Thank you for the encouragement!

I love to write. I hate to write for other people though. I once tried my hand at one of those writing sites where you write what they tell you to write. It was not fun. I can only imagine writing a very long dissertation about something that I don't particularly love.

I do those sites occasionally to earn extra cash. They aren't fun at all. In ways my dissertation topic is interesting and in another situation fun to write about. But the process of writing it is designed to be hard and painful as this right of passage type thing you have to go through to become one of the academic elites.

Good luck with that! They are incredibly long and, in my opinion, needlessly so. As a dyslexic person with poor eyesight, the abstract is usually about as much as I can take! :-)

Are you going to make your deadline to get everything turned in? When will you have to defend it?

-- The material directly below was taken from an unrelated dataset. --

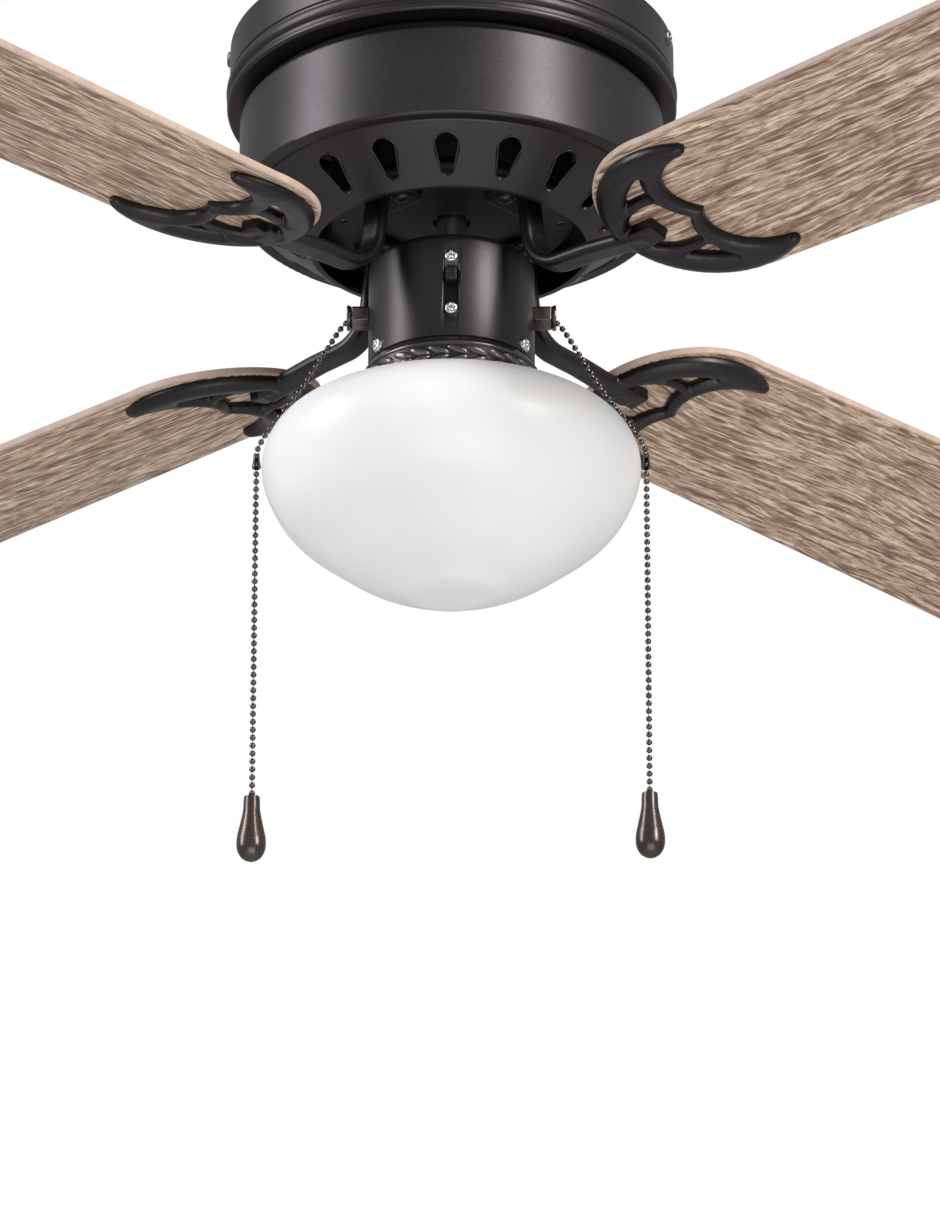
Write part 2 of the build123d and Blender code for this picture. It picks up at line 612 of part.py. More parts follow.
with BuildPart() as reverse_knob:
    with BuildSketch(Plane.XZ.offset(BODY_FRONT - 4.8)):
        with Locations((0, REVERSE_KNOB_Z)):
            Rectangle(6.4, 8.0)
    extrude(amount=4.4)
    with BuildSketch(Plane.XZ.offset(BODY_FRONT - 0.5)):
        with Locations((0, REVERSE_KNOB_Z)):
            Rectangle(5.6, 6.4)
    extrude(amount=5.6)
    for level in (-2, 0, 2):
        with BuildSketch(Plane.XZ.offset(BODY_FRONT + 5.1)):
            with Locations((0, REVERSE_KNOB_Z + level)):
                Rectangle(5.6, 0.7)
        extrude(amount=-0.6, mode=Mode.SUBTRACT)
save(reverse_knob, "reverse_knob")


def pull_switch(way):
    """Round pull switch behind an outlet: its case and terminals; way is -1 or +1 along X."""
    with BuildPart() as switch:
        with BuildSketch(Plane.YZ.offset(way * 40.0)):
            with Locations((0, SWITCH_Z)):
                Circle(11)
        extrude(amount=-17 * way)
        fillet(switch.edges().filter_by(GeomType.CIRCLE), 1.0)
        with BuildSketch(Plane.YZ.offset(way * 40.0)):
            with Locations((0, SWITCH_Z)):
                Circle(2.4)
        extrude(amount=-3 * way, mode=Mode.SUBTRACT)
        for level in (-5, 0, 5):
            with BuildSketch(Plane.YZ.offset(way * 23.0)):
                with Locations((0, SWITCH_Z + level)):
                    Rectangle(5, 0.8)
            extrude(amount=-5 * way)
    return switch


def chain_outlet(way):
    """Threaded outlet with its nut outside the housing and a bell mouth for the chain."""
    with BuildPart() as outlet:
        with BuildSketch(Plane.XZ):
            with BuildLine():
                Polyline((40.1, SWITCH_Z), (40.1, SWITCH_Z + OUTLET_STEM_R),
                         (SWITCH_R + 2.6, SWITCH_Z + OUTLET_STEM_R), (SWITCH_R + 4.2, SWITCH_Z + 3.6))
                Line((SWITCH_R + 4.2, SWITCH_Z + 3.6), (49.4, SWITCH_Z + 3.6))
                ThreePointArc((49.4, SWITCH_Z + 3.6), (51.8, SWITCH_Z + 6.0), (OUTLET_TIP_R - 0.5, SWITCH_Z + 6.9))
                Polyline((OUTLET_TIP_R - 0.5, SWITCH_Z + 6.9), (OUTLET_TIP_R, SWITCH_Z + 6.4),
                         (OUTLET_TIP_R, SWITCH_Z + 5.4))
                ThreePointArc((OUTLET_TIP_R, SWITCH_Z + 5.4), (52.9, SWITCH_Z + 4.5), (51.6, SWITCH_Z + 2.6))
                Polyline((51.6, SWITCH_Z + 2.6), (51.6, SWITCH_Z), (40.1, SWITCH_Z))
            make_face()
        revolve(axis=Axis((0, 0, SWITCH_Z), (1, 0, 0)))
        with BuildSketch(Plane.YZ.offset(SWITCH_R + GAP)):
            with Locations((0, SWITCH_Z)):
                RegularPolygon(7.0, 6)
        extrude(amount=2.4)
    if way > 0:
        return outlet
    with BuildPart() as flipped:
        add(outlet.part.mirror(Plane.YZ))
    return flipped


for name, way in (("fan", -1), ("light", 1)):
    save(pull_switch(way), f"{name}_pull_switch")
    save(chain_outlet(way), f"{name}_switch_outlet")

with BuildPart() as capacitor:
    with BuildSketch(Plane.XY.offset(-172)):
        with Locations((0, 21)):
            RectangleRounded(38, 15, 2)
    extrude(amount=32)
save(capacitor, "capacitor")

NIPPLE_R = 5.0
with BuildPart() as bottom_cap:
    with BuildSketch(Plane.XY.offset(SWITCH_BOTTOM_Z + 0.2)):
        Circle(SWITCH_INNER_R - 0.2)
        Circle(NIPPLE_R + GAP, mode=Mode.SUBTRACT)
        with Locations((0, 16)):
            Circle(4, mode=Mode.SUBTRACT)
    extrude(amount=SHEET)
save(bottom_cap, "bottom_cap")

# ---------------------------------------------------------------- light kit
PAN_Z = SWITCH_BOTTOM_Z - 0.4
with BuildPart() as light_fitter:
    with BuildSketch(Plane.XZ):
        with BuildLine():
            outline = FilletPolyline(
                (NIPPLE_R + GAP, PAN_Z - SHEET), (SWITCH_INNER_R, PAN_Z - SHEET),
                (SWITCH_INNER_R, SET_SCREW_Z + 1.2), (FITTER_R - SHEET, FITTER_FLARE_Z + 0.6),
                (FITTER_R - SHEET, FITTER_BOTTOM_Z), radius=(0.5, 1.5, 1.5))
            offset(outline, amount=SHEET, side=Side.LEFT)
        make_face()
    revolve(axis=Axis.Z)
    for angle in (90, 210, 330):
        with BuildSketch(radial_plane(SWITCH_R - 4, angle, SET_SCREW_Z)):
            Circle(1.9)
        extrude(amount=10, mode=Mode.SUBTRACT)
save(light_fitter, "light_fitter")

glass_screws = pan_screws(
    [radial_plane(FITTER_R + 0.1, angle, SET_SCREW_Z) for angle in (90, 210, 330)],
    3.9, 1.9, 1.7, FITTER_R - GLASS_NECK_R - 0.1)
save(glass_screws, "glass_screws")

with BuildPart() as fitter_nipple:
    with BuildSketch(Plane.XY.offset(-195)):
        Circle(NIPPLE_R)
        Circle(NIPPLE_R - 1.4, mode=Mode.SUBTRACT)
    extrude(amount=25)
save(fitter_nipple, "fitter_nipple")

with BuildPart() as nipple_nuts:
    for top_z in (SWITCH_BOTTOM_Z + 0.2 + SHEET + 3.6, PAN_Z - SHEET - GAP):
        with BuildSketch(Plane.XY.offset(top_z)):
            RegularPolygon(8.5, 6)
            Circle(NIPPLE_R + GAP, mode=Mode.SUBTRACT)
        extrude(amount=-3.5)
save(nipple_nuts, "nipple_nuts")

SOCKET_TOP_Z, SOCKET_BOTTOM_Z = -186.0, -226.0
with BuildPart() as lamp_socket:
    with BuildSketch(Plane.XZ):
        with BuildLine():
            Polyline(
                (NIPPLE_R + GAP, SOCKET_TOP_Z), (10, SOCKET_TOP_Z), (10, SOCKET_TOP_Z - 6),
                (18, SOCKET_TOP_Z - 10), (18, SOCKET_BOTTOM_Z), (13.9, SOCKET_BOTTOM_Z), (13.9, -198),
                (NIPPLE_R + GAP, -198), (NIPPLE_R + GAP, SOCKET_TOP_Z))
        make_face()
    revolve(axis=Axis.Z)
save(lamp_socket, "lamp_socket")

with BuildPart() as bulb:
    with BuildSketch(Plane.XZ):
        with BuildLine():
            Polyline((0, -199), (5, -199), (9, -202), (13.2, -204.5), (13.2, -227), (13.6, -231))
            globe = CenterArc((0, -265), 24, 36, -126)
            Line((13.6, -231), globe @ 0)
            Line((0, -289), (0, -199))
        make_face()
    revolve(axis=Axis.Z)
save(bulb, "bulb")

GLASS_LIP_Z = -179.0
with BuildPart() as glass_shade:
    with BuildSketch(Plane.XZ):
        with BuildLine():
            Polyline((0, -186), (GLASS_NECK_R, -186), (GLASS_NECK_R, -202.4))
            Spline(
                (GLASS_NECK_R, -202.4), (47, -205.2), (61, -209.4), (79, -216.4), (92.6, -226.4),
                (GLASS_R, GLASS_WIDE_Z), (95.0, -258.5), (84.9, -274.8), (66.6, -290.0), (46.6, -303.2),
                (28.3, -311.0), (0, GLASS_BOTTOM_Z), tangents=((0.25, -1), (-1, 0)))
            Line((0, GLASS_BOTTOM_Z), (0, -186))
        make_face()
    revolve(axis=Axis.Z)
    offset(amount=-GLASS_T, openings=glass_shade.faces().sort_by(Axis.Z)[-1])
    with BuildSketch(Plane.XY.offset(-186)):
        Circle(GLASS_NECK_R)
        Circle(GLASS_NECK_R - GLASS_T, mode=Mode.SUBTRACT)
    extrude(amount=GLASS_LIP_Z + 186)
    with BuildSketch(Plane.XY.offset(GLASS_LIP_Z)):
        Circle(41.6)
        Circle(GLASS_NECK_R - GLASS_T, mode=Mode.SUBTRACT)
    extrude(amount=-1.1)
save(glass_shade, "glass_shade")

# ---------------------------------------------------------------- pull chains
LOWER_CHAIN_GAP = 1.0
for name, way, fob_top in (("fan", -1, FAN_FOB_TOP_Z), ("light", 1, LIGHT_FOB_TOP_Z)):
    route = [(way * x, 0, z) for x, z in UPPER_CHAIN]
    radii = chain_radii(route)
    print(name, "upper chain radii", [round(r, 1) for r in radii])
    with BuildPart() as upper_chain:
        with BuildLine() as upper_path:
            FilletPolyline(*route, radius=radii)
        with BuildSketch(Plane(origin=upper_path.line @ 0, z_dir=upper_path.line % 0)):
            Circle(CHAIN_D / 2)
        sweep(path=upper_path.line)
    length = upper_path.wires()[0].length
    tube = math.pi * CHAIN_D ** 2 / 4 * length
    print(name, "upper chain length", round(length, 1),
          "volume", round(upper_chain.part.volume, 1), "of", round(tube, 1))
    save(upper_chain, f"{name}_chain_upper")

    connector_bottom = CONNECTOR_TOP_Z - CONNECTOR_LENGTH
    with BuildPart() as connector:
        with BuildSketch(Plane(origin=(way * CHAIN_X, 0, connector_bottom))):
            Circle(CONNECTOR_R)
        extrude(amount=CONNECTOR_LENGTH)
        chamfer(connector.edges().filter_by(GeomType.CIRCLE), 0.7)
    save(connector, f"{name}_chain_connector")

    lower_route = [
        (way * CHAIN_X, 0, connector_bottom - LOWER_CHAIN_GAP),
        (way * (CHAIN_X - 0.1), 0, -303),
        (way * (CHAIN_X - 0.3), 0, -364),
        (way * FOB_X, 0, fob_top),
    ]
    radii = chain_radii(lower_route)
    with BuildPart() as lower_chain:
        with BuildLine() as lower_path:
            FilletPolyline(*lower_route, radius=radii)
        with BuildSketch(Plane(origin=lower_path.line @ 0, z_dir=lower_path.line % 0)):
            Circle(CHAIN_D / 2)
        sweep(path=lower_path.line)
    print(name, "lower chain length", round(lower_path.wires()[0].length, 1), [round(r) for r in radii])
    save(lower_chain, f"{name}_chain_lower")

    with BuildPart() as fob:
        with BuildSketch(Plane.XZ):
            with BuildLine():
                Polyline((0, 0), (3.6, 0), (4.0, -0.6))
                Spline((4.0, -0.6), (4.4, -8), (6.3, -17.5), (FOB_R, -25.5), (5.3, -32.6), (0, -FOB_LENGTH),
                       tangents=((-0.1, -1), (-1, 0)))
                Line((0, -FOB_LENGTH), (0, 0))
            make_face()
        revolve(axis=Axis.Z)
    with BuildPart() as placed_fob:
        with Locations((way * FOB_X, 0, fob_top)):
            add(fob.part)
    save(placed_fob, f"{name}_pull_fob")
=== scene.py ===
"""Looks of the flush-mount ceiling fan with light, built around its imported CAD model.

Helpers take millimetres in the row frame. Finished meshes, textures, lights and the camera are in metres.
"""
import math

import bmesh
import bpy
import numpy as np
from mathutils import Matrix, Vector
from mathutils.geometry import delaunay_2d_cdt


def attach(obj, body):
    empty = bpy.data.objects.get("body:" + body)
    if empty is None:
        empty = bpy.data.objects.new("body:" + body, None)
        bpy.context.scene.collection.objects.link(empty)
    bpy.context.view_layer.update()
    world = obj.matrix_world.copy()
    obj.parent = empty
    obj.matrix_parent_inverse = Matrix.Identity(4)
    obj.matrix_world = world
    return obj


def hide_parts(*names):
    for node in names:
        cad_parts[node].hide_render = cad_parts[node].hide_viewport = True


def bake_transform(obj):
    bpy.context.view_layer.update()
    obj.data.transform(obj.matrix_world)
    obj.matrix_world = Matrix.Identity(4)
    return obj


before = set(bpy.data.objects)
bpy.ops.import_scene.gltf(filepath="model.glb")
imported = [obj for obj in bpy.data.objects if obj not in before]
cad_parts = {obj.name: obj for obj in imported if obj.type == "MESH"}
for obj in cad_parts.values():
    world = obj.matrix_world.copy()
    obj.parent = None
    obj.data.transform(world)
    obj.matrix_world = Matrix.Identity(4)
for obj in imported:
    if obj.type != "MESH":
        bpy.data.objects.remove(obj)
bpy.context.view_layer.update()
scene = bpy.context.scene
MM = 0.001

# ------------------------------------------------------------------ sizes shared with the CAD source
BLADE_ANGLES = (46.4, 136.4, 226.4, 316.4)
BLADE_Z = -149.05
BLADE_PITCH = -11.1
BLADE_FRAME = Matrix.Translation((0, 0, BLADE_Z)) @ Matrix.Rotation(math.radians(BLADE_PITCH), 4, "X")
BLADE_T = 4.2
UNDERSIDE = -BLADE_T / 2
IRON_T = 7.0
BLADE_SCREWS = ((141.0, 0.0), (183.0, 42.5), (183.0, -42.5))
IRON_PAD_Z = -105.0
CHAIN_D = 3.2
CHAIN_PITCH = 4.3
CHAIN_X = 101.3
FOB_X = 100.8
COUPLING_TOP_Z = -233.6
LOWER_CHAIN_TOP_Z = -244.0
FOB_TOPS_Z = {"fan": -424.0, "light": -422.0}
UPPER_CHAIN = (
    (50.5, -156.0), (55.6, -158.4), (59.2, -163.5), (63.8, -171.4), (70.4, -183.5),
    (77.4, -195.6), (85.0, -206.9), (92.6, -217.2), (98.2, -224.8), (101.3, -232.8),
)
CANOPY_SCREW_ANGLES = (84, 182.7, 345.5)
CANOPY_SCREW_Z = -5.4
VENT_COUNT = 18
VENT_START = 268.6
VENT_WIDE = (93.2, 6.8)         # distance from the axis and radius of a vent slot's outer end
VENT_NARROW = (83.6, 4.0)       # and of its inner end
SWITCH_R = 43.7
SWITCH_TOP_Z = -126.5
SWITCH_Z = -156.0
SWITCH_SCREWS_Z = (-141.0, -171.0)
FITTER_R = 46.8
FITTER_BOTTOM_Z = -204.0
FITTER_SCREW_Z = -182.0


# ------------------------------------------------------------------ camera
def add_camera():
    """The photograph's view: below the fan, a long lens looking up."""
    data = bpy.data.cameras.new("camera")
    data.lens = 158.8
    data.sensor_width = 36.0
    data.clip_end = 50.0
    camera = bpy.data.objects.new("camera", data)
    camera.location = (0.0097, -2.5455, -1.3739)
    camera.rotation_euler = (math.radians(90 + 22.48), 0, 0)
    scene.collection.objects.link(camera)
    scene.camera = camera


add_camera()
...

Best of luck finishing it up!

I agree. They make you keep repeating yourself. It's like they make you act as if the person reading your work is an idiot who needs the same phrases said over and over a hundred times. Read the introduction and discussion chapters and you've got what you need. I guess I'll have corrections done by Oct 1 for my advisor. Then I do corrections for the rest of my committee and the grad school. I plan on defending after this semester is over.

That high-level academic writing is always a pain to read because of that. Academia likes a particular vocabulary and "dryness" that doesn't make sense. They must have a reason for it...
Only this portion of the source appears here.